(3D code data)
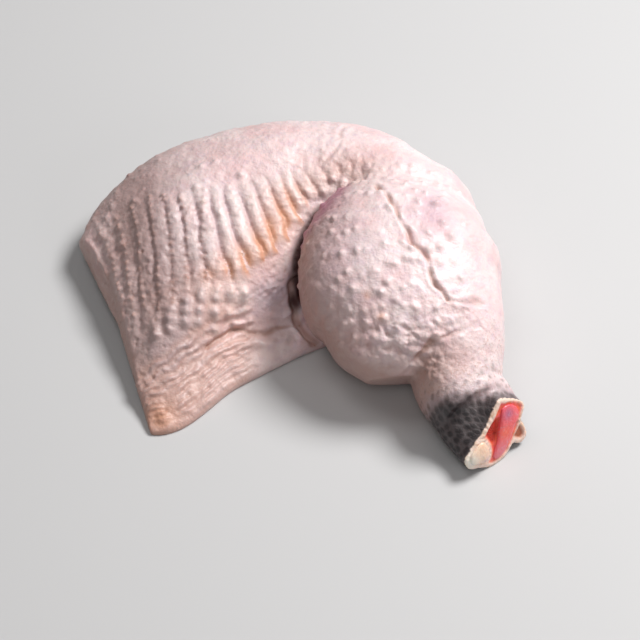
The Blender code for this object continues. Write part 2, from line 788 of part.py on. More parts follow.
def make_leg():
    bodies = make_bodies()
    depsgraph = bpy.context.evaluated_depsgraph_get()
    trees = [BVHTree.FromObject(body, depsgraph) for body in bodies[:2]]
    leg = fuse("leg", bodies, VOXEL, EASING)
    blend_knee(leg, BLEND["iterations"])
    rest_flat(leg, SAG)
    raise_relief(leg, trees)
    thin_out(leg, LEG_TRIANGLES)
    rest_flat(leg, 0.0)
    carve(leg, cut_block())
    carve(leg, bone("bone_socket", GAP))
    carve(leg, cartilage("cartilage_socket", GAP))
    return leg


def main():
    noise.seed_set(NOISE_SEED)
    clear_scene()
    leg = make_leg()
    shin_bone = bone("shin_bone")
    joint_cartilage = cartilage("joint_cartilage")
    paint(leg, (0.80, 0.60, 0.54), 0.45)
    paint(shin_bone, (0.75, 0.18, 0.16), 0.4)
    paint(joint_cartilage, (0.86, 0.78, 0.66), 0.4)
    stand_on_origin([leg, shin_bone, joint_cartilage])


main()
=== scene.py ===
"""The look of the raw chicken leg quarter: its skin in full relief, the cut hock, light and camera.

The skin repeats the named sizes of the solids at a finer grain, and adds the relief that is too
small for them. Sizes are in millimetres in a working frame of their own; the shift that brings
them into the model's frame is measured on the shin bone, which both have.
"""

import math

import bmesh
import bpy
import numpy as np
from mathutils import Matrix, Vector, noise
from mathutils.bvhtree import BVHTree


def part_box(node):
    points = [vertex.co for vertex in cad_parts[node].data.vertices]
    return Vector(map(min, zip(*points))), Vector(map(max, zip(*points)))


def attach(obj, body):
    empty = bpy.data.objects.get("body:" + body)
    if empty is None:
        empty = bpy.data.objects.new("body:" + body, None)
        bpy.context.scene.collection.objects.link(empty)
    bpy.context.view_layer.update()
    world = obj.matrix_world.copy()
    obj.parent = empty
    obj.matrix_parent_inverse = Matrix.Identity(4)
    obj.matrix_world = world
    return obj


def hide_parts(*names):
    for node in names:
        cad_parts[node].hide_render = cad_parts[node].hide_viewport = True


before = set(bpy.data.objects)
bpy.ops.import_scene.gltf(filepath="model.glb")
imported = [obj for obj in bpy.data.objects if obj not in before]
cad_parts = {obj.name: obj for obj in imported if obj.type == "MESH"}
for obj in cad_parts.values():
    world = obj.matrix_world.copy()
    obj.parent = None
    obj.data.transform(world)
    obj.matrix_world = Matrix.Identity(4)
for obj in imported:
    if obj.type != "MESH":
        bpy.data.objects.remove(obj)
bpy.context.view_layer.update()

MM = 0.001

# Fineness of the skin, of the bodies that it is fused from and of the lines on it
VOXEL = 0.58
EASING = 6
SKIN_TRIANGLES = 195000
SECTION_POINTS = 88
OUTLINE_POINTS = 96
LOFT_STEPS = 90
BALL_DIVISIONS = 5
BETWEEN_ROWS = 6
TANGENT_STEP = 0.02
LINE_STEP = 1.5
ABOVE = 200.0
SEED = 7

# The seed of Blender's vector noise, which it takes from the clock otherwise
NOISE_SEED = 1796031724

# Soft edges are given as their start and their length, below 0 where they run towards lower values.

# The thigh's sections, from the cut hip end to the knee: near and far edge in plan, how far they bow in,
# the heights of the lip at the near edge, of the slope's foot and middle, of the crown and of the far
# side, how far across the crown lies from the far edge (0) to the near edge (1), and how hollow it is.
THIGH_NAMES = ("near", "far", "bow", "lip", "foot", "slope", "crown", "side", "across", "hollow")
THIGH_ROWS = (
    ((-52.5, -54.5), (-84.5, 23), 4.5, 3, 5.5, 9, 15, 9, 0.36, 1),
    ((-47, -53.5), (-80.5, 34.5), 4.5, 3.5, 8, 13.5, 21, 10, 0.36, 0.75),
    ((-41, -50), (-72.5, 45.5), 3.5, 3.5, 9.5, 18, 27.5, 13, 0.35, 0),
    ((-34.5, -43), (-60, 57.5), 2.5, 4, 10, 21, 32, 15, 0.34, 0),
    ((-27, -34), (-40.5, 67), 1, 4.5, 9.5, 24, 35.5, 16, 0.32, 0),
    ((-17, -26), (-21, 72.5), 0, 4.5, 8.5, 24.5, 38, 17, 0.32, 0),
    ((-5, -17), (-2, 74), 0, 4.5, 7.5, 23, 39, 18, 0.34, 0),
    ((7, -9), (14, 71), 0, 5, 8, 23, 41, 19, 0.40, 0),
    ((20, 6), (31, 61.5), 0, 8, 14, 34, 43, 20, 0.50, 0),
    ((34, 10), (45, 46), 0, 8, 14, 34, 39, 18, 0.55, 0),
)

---

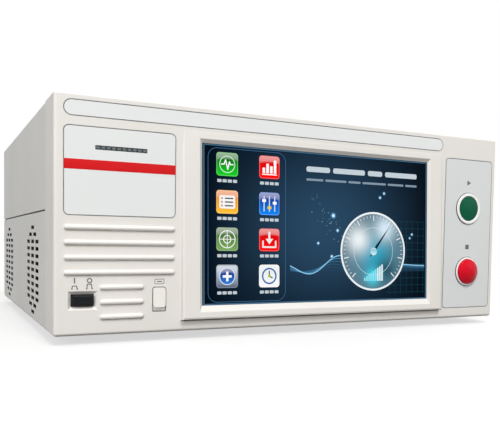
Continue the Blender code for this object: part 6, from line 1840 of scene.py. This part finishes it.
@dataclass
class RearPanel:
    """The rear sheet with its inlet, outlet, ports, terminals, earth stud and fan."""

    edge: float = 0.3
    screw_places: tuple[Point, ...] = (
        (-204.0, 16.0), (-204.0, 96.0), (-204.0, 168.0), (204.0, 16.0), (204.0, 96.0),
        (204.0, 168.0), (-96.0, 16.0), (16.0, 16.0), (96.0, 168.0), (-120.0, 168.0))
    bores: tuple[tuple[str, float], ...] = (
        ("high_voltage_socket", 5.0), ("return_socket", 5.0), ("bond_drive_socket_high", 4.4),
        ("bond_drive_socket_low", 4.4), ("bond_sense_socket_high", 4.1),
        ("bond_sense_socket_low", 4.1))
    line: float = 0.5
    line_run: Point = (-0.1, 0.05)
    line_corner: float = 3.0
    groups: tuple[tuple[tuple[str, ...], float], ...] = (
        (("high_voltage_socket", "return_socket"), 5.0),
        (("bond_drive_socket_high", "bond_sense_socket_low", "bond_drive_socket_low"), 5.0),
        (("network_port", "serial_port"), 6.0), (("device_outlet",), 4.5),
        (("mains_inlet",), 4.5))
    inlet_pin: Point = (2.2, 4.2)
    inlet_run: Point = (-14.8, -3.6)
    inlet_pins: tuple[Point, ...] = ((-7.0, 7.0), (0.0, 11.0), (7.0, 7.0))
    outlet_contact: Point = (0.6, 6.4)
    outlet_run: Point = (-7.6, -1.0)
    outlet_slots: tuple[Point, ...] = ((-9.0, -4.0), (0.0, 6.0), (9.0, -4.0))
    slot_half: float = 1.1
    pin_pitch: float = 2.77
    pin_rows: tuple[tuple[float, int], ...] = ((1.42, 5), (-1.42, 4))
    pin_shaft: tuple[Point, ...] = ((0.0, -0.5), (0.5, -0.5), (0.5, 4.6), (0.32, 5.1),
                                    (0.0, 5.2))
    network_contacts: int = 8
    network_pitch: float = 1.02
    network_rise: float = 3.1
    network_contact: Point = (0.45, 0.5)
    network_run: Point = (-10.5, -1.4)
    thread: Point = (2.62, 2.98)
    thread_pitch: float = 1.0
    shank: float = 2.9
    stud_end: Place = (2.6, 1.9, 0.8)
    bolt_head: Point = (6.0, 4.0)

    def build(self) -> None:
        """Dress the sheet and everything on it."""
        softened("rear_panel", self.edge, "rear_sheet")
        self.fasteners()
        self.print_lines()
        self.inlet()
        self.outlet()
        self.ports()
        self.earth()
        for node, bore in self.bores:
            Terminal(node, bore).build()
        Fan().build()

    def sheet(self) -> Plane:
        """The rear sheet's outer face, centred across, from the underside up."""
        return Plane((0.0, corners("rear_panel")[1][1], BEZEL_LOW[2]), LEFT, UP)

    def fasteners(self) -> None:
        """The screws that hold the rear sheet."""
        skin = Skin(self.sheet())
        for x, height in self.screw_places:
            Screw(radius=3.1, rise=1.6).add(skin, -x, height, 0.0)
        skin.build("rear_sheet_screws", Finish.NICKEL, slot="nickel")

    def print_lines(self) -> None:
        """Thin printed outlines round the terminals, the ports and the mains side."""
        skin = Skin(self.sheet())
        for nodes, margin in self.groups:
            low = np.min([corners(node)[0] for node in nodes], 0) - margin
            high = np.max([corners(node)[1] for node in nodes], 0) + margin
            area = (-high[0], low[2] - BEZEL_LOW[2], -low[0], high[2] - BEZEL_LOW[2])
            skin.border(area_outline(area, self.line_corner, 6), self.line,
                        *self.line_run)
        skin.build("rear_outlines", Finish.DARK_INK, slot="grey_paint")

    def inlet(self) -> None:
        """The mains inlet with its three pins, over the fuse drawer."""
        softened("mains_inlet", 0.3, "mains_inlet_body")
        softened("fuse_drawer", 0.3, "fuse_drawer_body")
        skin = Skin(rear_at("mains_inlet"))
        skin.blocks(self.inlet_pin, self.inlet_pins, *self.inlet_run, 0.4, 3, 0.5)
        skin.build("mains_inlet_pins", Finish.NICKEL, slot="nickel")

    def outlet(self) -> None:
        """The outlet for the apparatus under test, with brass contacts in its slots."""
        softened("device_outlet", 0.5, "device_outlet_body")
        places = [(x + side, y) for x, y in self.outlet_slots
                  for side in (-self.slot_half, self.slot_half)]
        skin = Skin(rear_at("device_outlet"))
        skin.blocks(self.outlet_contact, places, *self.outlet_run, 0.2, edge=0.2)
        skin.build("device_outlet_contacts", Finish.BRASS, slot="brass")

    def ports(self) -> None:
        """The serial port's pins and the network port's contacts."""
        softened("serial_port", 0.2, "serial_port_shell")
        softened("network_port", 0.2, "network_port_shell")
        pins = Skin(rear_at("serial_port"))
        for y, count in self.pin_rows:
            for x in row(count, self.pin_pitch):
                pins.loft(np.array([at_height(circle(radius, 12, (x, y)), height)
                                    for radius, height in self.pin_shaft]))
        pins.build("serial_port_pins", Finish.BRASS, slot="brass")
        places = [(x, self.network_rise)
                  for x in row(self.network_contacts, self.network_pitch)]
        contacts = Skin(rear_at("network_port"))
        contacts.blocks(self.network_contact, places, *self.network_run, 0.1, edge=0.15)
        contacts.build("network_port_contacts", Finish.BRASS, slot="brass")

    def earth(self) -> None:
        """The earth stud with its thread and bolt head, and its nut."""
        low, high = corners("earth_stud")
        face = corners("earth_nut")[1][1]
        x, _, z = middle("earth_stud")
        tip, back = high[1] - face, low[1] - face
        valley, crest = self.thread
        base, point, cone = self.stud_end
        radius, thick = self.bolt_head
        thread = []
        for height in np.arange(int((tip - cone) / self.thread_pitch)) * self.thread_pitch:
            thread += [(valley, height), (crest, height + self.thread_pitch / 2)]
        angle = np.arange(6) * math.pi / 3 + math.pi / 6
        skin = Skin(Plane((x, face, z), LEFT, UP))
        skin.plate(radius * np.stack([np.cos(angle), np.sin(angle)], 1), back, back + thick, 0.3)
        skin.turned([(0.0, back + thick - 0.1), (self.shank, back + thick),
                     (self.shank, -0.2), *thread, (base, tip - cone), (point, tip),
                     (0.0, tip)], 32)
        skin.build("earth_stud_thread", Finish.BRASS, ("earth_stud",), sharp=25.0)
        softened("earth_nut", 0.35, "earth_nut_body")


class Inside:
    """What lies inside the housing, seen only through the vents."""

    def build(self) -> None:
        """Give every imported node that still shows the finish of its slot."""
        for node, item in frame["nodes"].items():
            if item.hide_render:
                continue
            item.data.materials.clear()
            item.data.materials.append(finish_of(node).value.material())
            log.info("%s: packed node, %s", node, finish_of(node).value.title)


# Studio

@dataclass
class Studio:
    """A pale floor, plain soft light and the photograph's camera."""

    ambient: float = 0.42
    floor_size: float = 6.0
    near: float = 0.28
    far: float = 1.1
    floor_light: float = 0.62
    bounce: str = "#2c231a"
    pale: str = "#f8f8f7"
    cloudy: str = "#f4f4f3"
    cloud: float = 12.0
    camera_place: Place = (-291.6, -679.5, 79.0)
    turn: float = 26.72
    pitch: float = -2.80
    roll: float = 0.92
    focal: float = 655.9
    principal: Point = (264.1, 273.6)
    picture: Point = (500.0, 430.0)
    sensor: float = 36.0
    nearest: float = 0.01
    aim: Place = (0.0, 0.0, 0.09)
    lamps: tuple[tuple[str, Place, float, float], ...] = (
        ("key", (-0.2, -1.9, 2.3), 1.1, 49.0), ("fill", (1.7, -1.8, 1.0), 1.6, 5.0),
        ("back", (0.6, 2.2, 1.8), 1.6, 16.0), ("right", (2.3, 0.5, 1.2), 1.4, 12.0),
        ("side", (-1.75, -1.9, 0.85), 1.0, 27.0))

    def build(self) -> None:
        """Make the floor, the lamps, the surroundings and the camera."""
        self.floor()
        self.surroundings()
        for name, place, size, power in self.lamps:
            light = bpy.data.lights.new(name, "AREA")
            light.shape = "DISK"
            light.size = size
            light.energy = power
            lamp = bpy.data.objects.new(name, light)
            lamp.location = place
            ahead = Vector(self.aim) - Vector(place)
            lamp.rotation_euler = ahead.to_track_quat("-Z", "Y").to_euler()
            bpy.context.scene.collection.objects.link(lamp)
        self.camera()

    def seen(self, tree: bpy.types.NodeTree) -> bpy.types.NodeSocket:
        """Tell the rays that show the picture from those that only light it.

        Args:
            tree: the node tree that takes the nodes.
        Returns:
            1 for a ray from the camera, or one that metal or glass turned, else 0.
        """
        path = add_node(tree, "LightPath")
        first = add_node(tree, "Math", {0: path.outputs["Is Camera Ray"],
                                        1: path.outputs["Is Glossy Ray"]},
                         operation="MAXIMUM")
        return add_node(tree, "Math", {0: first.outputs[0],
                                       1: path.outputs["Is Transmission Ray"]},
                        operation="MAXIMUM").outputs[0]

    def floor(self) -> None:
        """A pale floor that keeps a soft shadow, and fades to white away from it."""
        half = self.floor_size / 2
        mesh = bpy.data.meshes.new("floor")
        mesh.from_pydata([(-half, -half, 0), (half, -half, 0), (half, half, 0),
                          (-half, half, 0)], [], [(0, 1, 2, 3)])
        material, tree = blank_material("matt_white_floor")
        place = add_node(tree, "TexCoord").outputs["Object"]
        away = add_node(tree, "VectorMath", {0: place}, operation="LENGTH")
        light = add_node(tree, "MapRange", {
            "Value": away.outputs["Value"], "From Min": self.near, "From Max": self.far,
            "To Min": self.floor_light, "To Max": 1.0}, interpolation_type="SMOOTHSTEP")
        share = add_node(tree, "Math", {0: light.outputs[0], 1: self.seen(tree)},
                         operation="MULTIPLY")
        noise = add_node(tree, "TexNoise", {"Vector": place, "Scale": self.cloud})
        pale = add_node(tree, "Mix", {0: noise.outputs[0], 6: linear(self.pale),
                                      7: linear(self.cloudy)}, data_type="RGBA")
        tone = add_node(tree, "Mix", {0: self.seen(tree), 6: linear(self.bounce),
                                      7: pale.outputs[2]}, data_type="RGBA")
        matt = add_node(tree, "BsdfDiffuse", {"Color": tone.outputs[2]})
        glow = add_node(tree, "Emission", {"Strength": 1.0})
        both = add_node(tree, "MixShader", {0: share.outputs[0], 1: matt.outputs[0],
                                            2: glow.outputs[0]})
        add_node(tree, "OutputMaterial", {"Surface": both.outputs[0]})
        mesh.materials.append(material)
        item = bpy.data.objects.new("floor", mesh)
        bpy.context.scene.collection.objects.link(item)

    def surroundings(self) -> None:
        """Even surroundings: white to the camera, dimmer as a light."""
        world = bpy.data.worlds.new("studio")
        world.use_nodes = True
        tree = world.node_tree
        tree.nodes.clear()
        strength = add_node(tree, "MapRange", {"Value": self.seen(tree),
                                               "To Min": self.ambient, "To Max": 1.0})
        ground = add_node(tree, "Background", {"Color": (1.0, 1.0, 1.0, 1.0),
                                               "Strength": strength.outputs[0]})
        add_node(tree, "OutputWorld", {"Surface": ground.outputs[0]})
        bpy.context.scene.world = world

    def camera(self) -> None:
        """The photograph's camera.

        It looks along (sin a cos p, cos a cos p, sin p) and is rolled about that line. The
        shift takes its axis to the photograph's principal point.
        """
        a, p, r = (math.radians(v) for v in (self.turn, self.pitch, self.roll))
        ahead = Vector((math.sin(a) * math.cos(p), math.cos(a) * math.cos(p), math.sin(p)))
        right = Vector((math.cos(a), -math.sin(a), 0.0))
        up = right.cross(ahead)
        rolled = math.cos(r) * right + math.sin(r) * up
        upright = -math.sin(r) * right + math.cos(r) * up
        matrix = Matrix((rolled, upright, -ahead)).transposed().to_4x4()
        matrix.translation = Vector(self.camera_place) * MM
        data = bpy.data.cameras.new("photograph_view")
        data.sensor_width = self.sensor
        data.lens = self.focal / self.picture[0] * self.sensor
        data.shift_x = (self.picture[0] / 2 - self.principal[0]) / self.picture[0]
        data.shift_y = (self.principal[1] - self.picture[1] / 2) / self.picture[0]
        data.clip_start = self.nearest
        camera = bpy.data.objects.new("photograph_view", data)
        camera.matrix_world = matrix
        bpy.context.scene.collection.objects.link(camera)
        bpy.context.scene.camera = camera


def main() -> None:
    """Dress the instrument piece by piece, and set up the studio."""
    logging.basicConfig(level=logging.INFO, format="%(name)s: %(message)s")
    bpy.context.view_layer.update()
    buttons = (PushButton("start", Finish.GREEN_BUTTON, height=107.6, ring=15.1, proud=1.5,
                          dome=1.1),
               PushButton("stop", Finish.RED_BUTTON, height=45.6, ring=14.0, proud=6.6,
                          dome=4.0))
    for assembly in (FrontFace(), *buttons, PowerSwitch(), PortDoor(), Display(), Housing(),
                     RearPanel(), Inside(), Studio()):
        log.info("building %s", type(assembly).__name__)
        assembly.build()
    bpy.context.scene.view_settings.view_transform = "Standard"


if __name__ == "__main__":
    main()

==

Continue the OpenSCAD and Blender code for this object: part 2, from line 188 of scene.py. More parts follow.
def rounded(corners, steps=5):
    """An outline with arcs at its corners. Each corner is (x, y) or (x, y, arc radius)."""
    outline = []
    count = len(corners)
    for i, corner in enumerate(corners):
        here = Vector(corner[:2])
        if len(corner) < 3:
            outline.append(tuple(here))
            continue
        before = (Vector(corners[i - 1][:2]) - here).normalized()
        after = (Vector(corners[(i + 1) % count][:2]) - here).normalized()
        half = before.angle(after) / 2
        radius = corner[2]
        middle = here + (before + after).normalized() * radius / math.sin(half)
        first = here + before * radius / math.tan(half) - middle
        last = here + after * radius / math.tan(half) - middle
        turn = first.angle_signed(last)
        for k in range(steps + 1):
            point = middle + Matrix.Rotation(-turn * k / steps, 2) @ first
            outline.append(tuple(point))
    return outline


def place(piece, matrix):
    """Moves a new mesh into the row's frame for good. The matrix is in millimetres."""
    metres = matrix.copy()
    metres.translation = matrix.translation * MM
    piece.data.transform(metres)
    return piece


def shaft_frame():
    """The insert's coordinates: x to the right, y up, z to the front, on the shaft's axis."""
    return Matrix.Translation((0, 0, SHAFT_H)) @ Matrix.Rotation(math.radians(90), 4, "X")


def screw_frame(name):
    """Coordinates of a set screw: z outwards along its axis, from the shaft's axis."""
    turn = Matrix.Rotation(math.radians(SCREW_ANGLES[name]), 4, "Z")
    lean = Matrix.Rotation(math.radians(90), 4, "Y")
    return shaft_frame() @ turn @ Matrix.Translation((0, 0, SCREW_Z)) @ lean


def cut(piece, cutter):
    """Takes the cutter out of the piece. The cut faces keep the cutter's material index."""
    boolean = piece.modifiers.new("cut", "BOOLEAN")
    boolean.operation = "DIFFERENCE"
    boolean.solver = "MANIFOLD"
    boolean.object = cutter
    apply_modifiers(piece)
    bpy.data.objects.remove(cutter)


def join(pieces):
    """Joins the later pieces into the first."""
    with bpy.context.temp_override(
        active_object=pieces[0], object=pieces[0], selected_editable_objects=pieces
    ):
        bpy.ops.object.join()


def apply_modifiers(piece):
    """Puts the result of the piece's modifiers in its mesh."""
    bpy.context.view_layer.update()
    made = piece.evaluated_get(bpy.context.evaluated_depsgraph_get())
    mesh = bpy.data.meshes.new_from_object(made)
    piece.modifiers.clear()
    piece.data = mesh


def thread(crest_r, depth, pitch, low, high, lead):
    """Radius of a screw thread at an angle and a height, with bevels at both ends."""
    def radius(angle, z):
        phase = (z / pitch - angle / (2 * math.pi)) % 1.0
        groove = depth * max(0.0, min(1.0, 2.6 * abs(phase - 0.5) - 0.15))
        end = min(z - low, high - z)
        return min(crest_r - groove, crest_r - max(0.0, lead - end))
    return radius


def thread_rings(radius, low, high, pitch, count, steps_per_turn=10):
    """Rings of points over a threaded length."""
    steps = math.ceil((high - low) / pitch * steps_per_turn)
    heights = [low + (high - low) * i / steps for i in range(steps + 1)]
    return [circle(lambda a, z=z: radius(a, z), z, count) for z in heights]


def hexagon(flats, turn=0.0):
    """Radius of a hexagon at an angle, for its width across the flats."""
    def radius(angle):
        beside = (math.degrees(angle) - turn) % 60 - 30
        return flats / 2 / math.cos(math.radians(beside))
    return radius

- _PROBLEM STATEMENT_
Taking the material above, extract exactly and only the lines from the line with "paint(shin_bone, (0.75, 0.18, 0.16), 0.4)" to the line with "bpy.data.objects.remove(obj)", inclusive of both.

- _TASK ANSWER_
    paint(shin_bone, (0.75, 0.18, 0.16), 0.4)
    paint(joint_cartilage, (0.86, 0.78, 0.66), 0.4)
    stand_on_origin([leg, shin_bone, joint_cartilage])


main()
=== scene.py ===
"""The look of the raw chicken leg quarter: its skin in full relief, the cut hock, light and camera.

The skin repeats the named sizes of the solids at a finer grain, and adds the relief that is too
small for them. Sizes are in millimetres in a working frame of their own; the shift that brings
them into the model's frame is measured on the shin bone, which both have.
"""

import math

import bmesh
import bpy
import numpy as np
from mathutils import Matrix, Vector, noise
from mathutils.bvhtree import BVHTree


def part_box(node):
    points = [vertex.co for vertex in cad_parts[node].data.vertices]
    return Vector(map(min, zip(*points))), Vector(map(max, zip(*points)))


def attach(obj, body):
    empty = bpy.data.objects.get("body:" + body)
    if empty is None:
        empty = bpy.data.objects.new("body:" + body, None)
        bpy.context.scene.collection.objects.link(empty)
    bpy.context.view_layer.update()
    world = obj.matrix_world.copy()
    obj.parent = empty
    obj.matrix_parent_inverse = Matrix.Identity(4)
    obj.matrix_world = world
    return obj


def hide_parts(*names):
    for node in names:
        cad_parts[node].hide_render = cad_parts[node].hide_viewport = True


before = set(bpy.data.objects)
bpy.ops.import_scene.gltf(filepath="model.glb")
imported = [obj for obj in bpy.data.objects if obj not in before]
cad_parts = {obj.name: obj for obj in imported if obj.type == "MESH"}
for obj in cad_parts.values():
    world = obj.matrix_world.copy()
    obj.parent = None
    obj.data.transform(world)
    obj.matrix_world = Matrix.Identity(4)
for obj in imported:
    if obj.type != "MESH":
        bpy.data.objects.remove(obj)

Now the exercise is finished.